The Spi-Ro LS-160K is well made and a good value for the money spent on this product. I would definely recommend this product based on it's quality, performance, and ease of construction.
K5ENA Rating: 5/5 Mar 1, 2006 13:48 Send this review to a friend
Outstanding  Time owned: 0 to 3 months
Even though my installation of the LS-160K is less than ideal, I have enjoyed making contacts on 160 all over the U.S. in the last four evenings. The antenna is resonant on the very low end of 160 meters, but is easily tuned by my TS-570DG antenna tuner to cover the entire band. I was too lazy to trim the antenna knowing the tuner would take care of any problems. The quality is superb. I would highly recommend this antenna to anyone who has the average city residential lot and wishes to get on 160 meters.
N9VV Rating: 5/5 Nov 5, 2005 15:24 Send this review to a friend
Works well and fits my QTH  Time owned: 0 to 3 months
The Spi-Ro LS-160K with the PB-1-C balun works well at my QTH. The instructions say to just cut your ANT wire in four 25' pieces. There was no info about how to connect the wires to the brass ends with the plain screws. I made one simple loop and soldered the wire to itself.

I was surprised that the ANT works so well with no tuner. Mine is resonant at 1.818 which is perfect for the CW group I wanted to join at night. With a simple tuner it tunes the whole band.
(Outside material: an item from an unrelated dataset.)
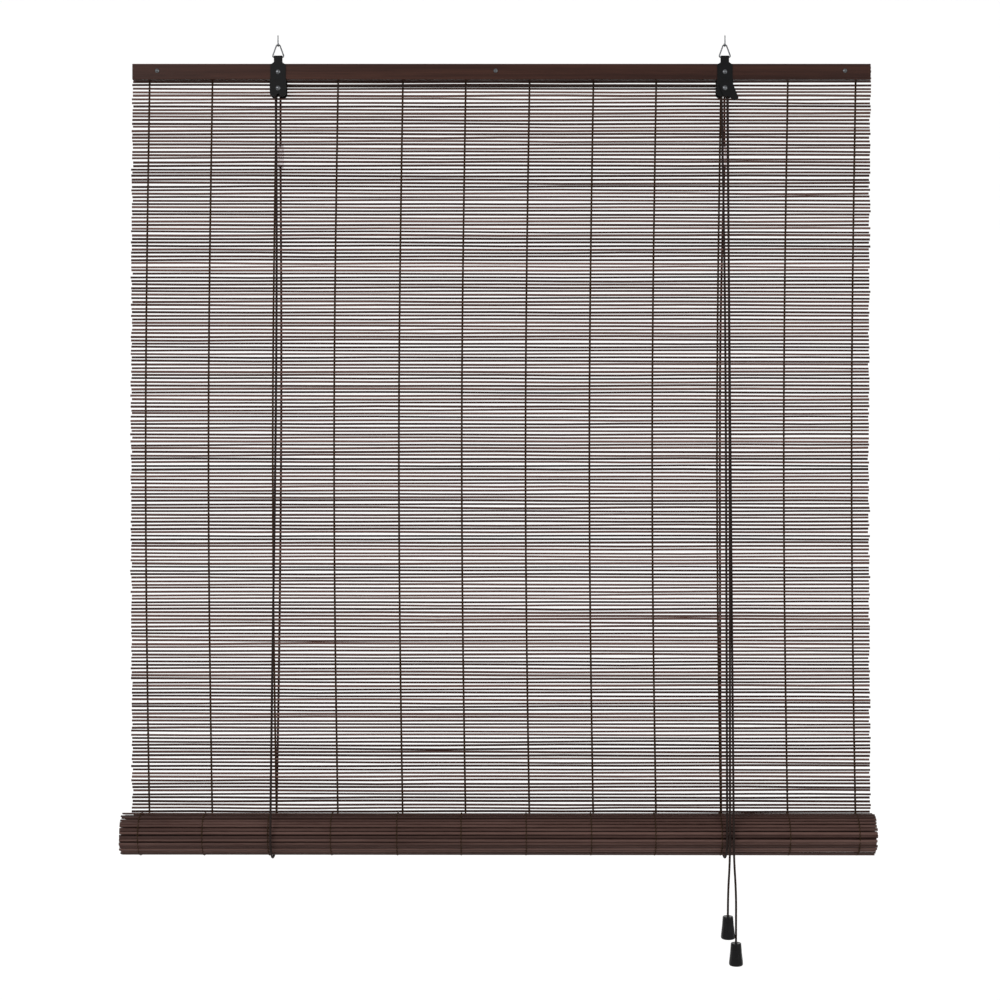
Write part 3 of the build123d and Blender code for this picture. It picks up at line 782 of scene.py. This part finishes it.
def braided_tube(name, points, sides=tube_sides):
    """A tube with a braid's outline, closed at both ends."""
    line, length = even_points([Vector(p) for p in points], strand_step)
    end = len(line) - 1
    tangents = [(line[min(i + 1, end)] - line[max(i - 1, 0)]).normalized() for i in range(len(line))]
    across = tangents[0].orthogonal().normalized()
    vertices, faces, maps = [], [], []
    for i, (spot, ahead) in enumerate(zip(line, tangents)):
        across = (across - ahead * across.dot(ahead)).normalized()
        other = ahead.cross(across)
        for j in range(sides):
            a = 2 * math.pi * j / sides
            swell = 1 + braid_swell * math.cos(4 * a + math.pi * i) if 0 < i < end else end_size
            outwards = across * math.cos(a) + other * math.sin(a)
            vertices.append(spot + outwards * cord_radius * braid_fullness * swell)
    for i in range(end):
        for j in range(sides):
            n = (j + 1) % sides
            faces.append((i * sides + j, i * sides + n, (i + 1) * sides + n, (i + 1) * sides + j))
            maps.append([(j / sides, i), ((j + 1) / sides, i), ((j + 1) / sides, i + 1), (j / sides, i + 1)])
    last = end * sides
    faces += [tuple(reversed(range(sides))), tuple(range(last, last + sides))]
    maps += [[(0.0, 0.0)] * sides] * 2
    mesh = bpy.data.meshes.new(name)
    mesh.from_pydata(vertices, [], faces)
    layer = mesh.uv_layers.new(name="strand")
    for polygon, corners in zip(mesh.polygons, maps):
        polygon.use_smooth = True
        for corner, (around, along) in zip(polygon.loop_indices, corners):
            layer.data[corner].uv = (around, along)
    mesh.materials.append(finishes["lift_cord"])
    print(name, "length", round(length, 4), "m,", len(mesh.polygons), "faces")
    return link_object(name, mesh)


def arc(centre, radius, start, end, plane):
    """Points on an arc, angles in degrees; plane names its two axes, such as "xz"."""
    points = []
    for k in range(arc_steps + 1):
        a = math.radians(start + (end - start) * k / arc_steps)
        spot = Vector(centre)
        setattr(spot, plane[0], getattr(spot, plane[0]) + radius * math.cos(a))
        setattr(spot, plane[1], getattr(spot, plane[1]) + radius * math.sin(a))
        points.append(spot)
    return points


# %% Read a smooth line from a NURBS curve
def nurbs_line(points):
    """The points of the NURBS line that has these control points."""
    data = bpy.data.curves.new("route", "CURVE")
    data.dimensions = "3D"
    data.resolution_u = 24
    spline = data.splines.new("NURBS")
    spline.points.add(len(points) - 1)
    for spot, place in zip(spline.points, points):
        spot.co = (*place, 1.0)
    spline.order_u = 3
    spline.use_endpoint_u = True
    route = link_object("route", data)
    mesh = bpy.data.meshes.new_from_object(route.evaluated_get(bpy.context.evaluated_depsgraph_get()))
    line = [v.co.copy() for v in mesh.vertices]
    bpy.data.objects.remove(route)
    bpy.data.meshes.remove(mesh)
    return line


# %% [markdown]
# ## The lifting cords
# Each lifting cord starts in a knot behind the rail, hangs down behind the curtain, where a clear
# connector breaks it once, passes under the roll and climbs in front to its pulley. The weight of the
# roll pulls it nearly straight, so the long stretches have only a few gentle bends. Stretches on
# different bodies are separate pieces that meet end to end.

# %% Lay the lifting cords
turn_radius = 4.2 * mm
upright_over = 12 * mm
upright_under = 6 * mm
sling_radius = (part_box("left_cord_sling")[1].y - roll_y) - cord_radius
pulleys = {side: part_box(side + "_pulley") for side in ("left", "right")}
axle_z = (pulleys["left"][0].z + pulleys["left"][1].z) / 2
axle_x = {side: (low.x + high.x) / 2 for side, (low, high) in pulleys.items()}
groove_in = 2.9 * mm
case_low, case_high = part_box("left_connector")
connector_y = (case_low.y + case_high.y) / 2
case_wall = 1 * mm
lower_knot_z = case_low.z + case_wall
front_groove = pulleys["right"][0].y + groove_in
back_groove = pulleys["right"][1].y - groove_in


def between(start, end, bends):
    """Start, bends given as (x, z) in mm that keep to the straight line's depth, and end."""
    middle = []
    for x, z in bends:
        share = (z * mm - start[2]) / (end[2] - start[2])
        middle.append((x * mm, start[1] + share * (end[1] - start[1]), z * mm))
    return [start, *middle, end]


def over(touch):
    """The cord lies upright against the roll for the last stretch above its side."""
    return (touch[0], touch[1], touch[2] + upright_over)


def under(top):
    """It leaves a pulley upright."""
    return (top[0], top[1], top[2] - upright_under)


def lay_lift_cord(side, groove_y, back_bends, front_bends):
    low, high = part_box(side + "_cord_sling")
    top_low, top_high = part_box(side + "_cord_top")
    x, hole_x = (low.x + high.x) / 2, (top_low.x + top_high.x) / 2
    reach = math.hypot(groove_y - roll_y, axle_z - roll_z)
    aim = math.degrees(math.atan2(axle_z - roll_z, groove_y - roll_y) + math.acos(sling_radius / reach))
    bight = arc((x, roll_y, roll_z), sling_radius, 0, aim - 360, "yz")
    below = between((hole_x, connector_y, lower_knot_z), over(bight[0]), back_bends)
    pulley_side = (axle_x[side] - turn_radius, groove_y, axle_z)
    before = [pulley_side, *between(under(pulley_side), bight[-1], front_bends)]
    top_run = braided_tube(side + "_cord_at_rail", [
        (hole_x, top_low.y + cord_radius, top_high.z), (hole_x, connector_y, top_low.z),
    ])
    back_run = braided_tube(side + "_cord_behind", nurbs_line([*below, bight[0]]))
    front_run = braided_tube(side + "_cord_before", nurbs_line(before))
    sling = braided_tube(side + "_cord_under_roll", bight)
    settle(top_run, "headrail", "lift_cord", side + "_cord_top")
    settle(back_run, "headrail", "lift_cord", side + "_cord_back_run")
    settle(front_run, "headrail", "lift_cord", side + "_cord_front_run")
    settle(sling, "slings", "lift_cord", side + "_cord_sling")
    shorten(back_run)
    shorten(front_run)


lay_lift_cord(
    "left", back_groove,
    ((-298.7, -350.0), (-298.9, -560.0), (-301.4, -830.0)),
    ((-302.2, -260.0), (-301.8, -560.0), (-304.8, -880.0)),
)
lay_lift_cord(
    "right", front_groove,
    ((297.2, -350.0), (296.2, -560.0), (296.8, -860.0)),
    ((299.6, -300.0), (299.9, -520.0), (298.7, -860.0)),
)

# %% Over the pulleys
crossing = arc((axle_x["left"], back_groove, axle_z), turn_radius, 180, 90, "xz")
crossing += arc((axle_x["right"], back_groove, axle_z), turn_radius, 90, 0, "xz")
settle(braided_tube("cord_along_rail", crossing), "headrail", "lift_cord", "cross_cord")
over_right = arc((axle_x["right"], front_groove, axle_z), turn_radius, 180, 0, "xz")
settle(braided_tube("cord_over_right_pulley", over_right), "headrail", "lift_cord", "right_cord_turn")

# %% [markdown]
# ## The tassels
# Each is a moulded bell that a hand can find in the dark, turned here from its outline. Shallow flutes
# run down its sides, the top is a little dished round the cord, and a knot inside holds the cord.

# %% Turn the tassels
def tassel(name, node):
    low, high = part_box(node)
    middle = (low + high) / 2
    height = high.z - low.z
    outline = [
        (1.3, 0.0), (1.5, -0.5), (3.6, -0.7), (5.4, -0.3), (6.3, 0.0), (6.8, -0.5), (7.0, -1.6),
        (7.35, -6.0), (7.8, -12.0), (8.5, -18.0), (9.1, -24.0), (9.3, -26.4), (9.3, -27.6),
        (9.0, -28.8), (8.3, -29.6), (7.3, -30.0), (6.7, -29.8), (6.3, -29.0), (6.1, -26.0),
        (5.4, -10.0), (5.0, -6.4), (4.4, -6.0), (1.3, -6.0),
    ]
    outline_height = 30
    sides, flutes = 72, 12
    flute_depth, flute_top, flute_length = 0.25, 2.0, 23.0
    vertices, faces = [], []
    for radius, drop in outline:
        share = min(max((-drop - flute_top) / flute_length, 0.0), 1.0)
        depth = flute_depth * math.sin(math.pi * share) if radius > 6.9 else 0.0
        for j in range(sides):
            a = 2 * math.pi * j / sides
            r = (radius - depth * (0.5 + 0.5 * math.cos(flutes * a))) * mm
            z = high.z + drop / outline_height * height
            vertices.append((middle.x + r * math.cos(a), middle.y + r * math.sin(a), z))
    rows = len(outline)
    for i in range(rows):
        for j in range(sides):
            n, below = (j + 1) % sides, (i + 1) % rows
            faces.append((i * sides + j, below * sides + j, below * sides + n, i * sides + n))
    mesh = bpy.data.meshes.new(name)
    mesh.from_pydata(vertices, [], faces)
    mesh.materials.append(finishes["tassel_plastic"])
    for polygon in mesh.polygons:
        polygon.use_smooth = True
    print(name, "faces", len(mesh.polygons))
    return link_object(name, mesh)


# %% [markdown]
# ## The pull cords
# These two hang free from the right bracket. They lean on the front of the roll and then drop to the
# tassels. The upper stretch shortens as the roll rises and the lower one grows, so they are two pieces:
# the upper one rides on the rail, and the lower one runs from the roll down to the tassel. Each follows
# a smooth NURBS line.

# %% Lay the pull cords
pull_top_x = axle_x["right"] + turn_radius
pull_front = roll_y - sling_radius
second_front = pull_front - 0.8 * mm
first_top = (pull_top_x, front_groove, axle_z)
second_top = (pull_top_x, back_groove, axle_z)
first_touch = (0.3018, pull_front, roll_z)
second_touch = (0.3068, pull_front, roll_z)
pull_routes = {
    1: {
        "upper": [first_top, *between(under(first_top), over(first_touch), [(304.9, -540.0)]), first_touch],
        "lower": [first_touch, (0.3018, pull_front, -1.096), (0.2990, pull_front, -1.141),
                  (0.2990, pull_front, -1.170)],
    },
    2: {
        "upper": [second_top, under(second_top), over(second_touch), second_touch],
        "lower": [second_touch, (0.3068, pull_front, -1.091), (0.3098, second_front, -1.140),
                  (0.3096, second_front, -1.180), (0.3096, second_front, -1.205)],
    },
}


for number, routes in pull_routes.items():
    body = f"tassel_{number}"
    bell = settle(tassel(body + "_bell", body), body, "tassel_plastic", body)
    upper_line, lower_line = nurbs_line(routes["upper"]), nurbs_line(routes["lower"])
    upper = braided_tube(f"pull_cord_{number}_above", upper_line)
    lower = braided_tube(f"pull_cord_{number}_below", lower_line)
    settle(upper, "headrail", "lift_cord", f"pull_cord_{number}_upper")
    shorten(upper)
    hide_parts(f"pull_cord_{number}_lower")
    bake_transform(lower)

# %% [markdown]
# ## Floor, backdrop and light
# A plain pale room keeps the eye on the blind. Two large soft lamps stand in front. The backdrop shows
# through the gaps between the slats, and it glows a little itself, so that it stays evenly white.

# %% Build the studio
def plain_sheet(name, corners, code, glow=0.0):
    material, tree = start_material(name + "_paint")
    finish_material(tree, Base_Color=colour(code), Roughness=0.9, Emission_Color=colour(code),
                    Emission_Strength=glow)
    mesh = bpy.data.meshes.new(name)
    mesh.from_pydata(corners, [], [(0, 1, 2, 3)])
    mesh.materials.append(material)
    piece = link_object(name, mesh)
    return piece


half = 16
floor_z = -4.2
back_y = 7.0
top_z = 8
plain_sheet("floor", [(-half, -half, floor_z), (half, -half, floor_z), (half, back_y, floor_z),
                      (-half, back_y, floor_z)], "#F4F4F2")
plain_sheet("backdrop", [(-half, back_y, floor_z), (half, back_y, floor_z), (half, back_y, top_z),
                         (-half, back_y, top_z)], "#F8F8F8", glow=0.56)


def soft_lamp(name, place, target, size, power):
    data = bpy.data.lights.new(name, "AREA")
    data.shape = "SQUARE"
    data.size = size
    data.energy = power
    lamp = bpy.data.objects.new(name, data)
    lamp.location = place
    lamp.rotation_mode = "QUATERNION"
    lamp.rotation_quaternion = (Vector(target) - Vector(place)).to_track_quat("-Z", "Y")
    bpy.context.scene.collection.objects.link(lamp)


middle = (0, 0, -0.6)
soft_lamp("left_lamp", (-2.2, -2.6, 1.0), middle, size=1.6, power=45)
soft_lamp("right_lamp", (2.4, -2.4, 0.2), middle, size=1.6, power=20)
world = bpy.data.worlds.new("pale_room")
world.use_nodes = True
background = world.node_tree.nodes["Background"].inputs
background["Color"].default_value = colour("#FFFFFF")
background["Strength"].default_value = 0.45
bpy.context.scene.world = world
bpy.context.scene.view_settings.view_transform = "Standard"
The balun and traps seem to be very well made, however it has (a) no strain relief and (b) no locking mechanism for the plain slot head brass screws. I would like to hear from other owners about how they fastened their ANT wires to the brass fittings. I thought about using some sort of solder-on or crimp-on lug. Maybe I will have to do that if my current setup doesn't last all winter.

I would recommend this ANT based on it's ease of construction and performance.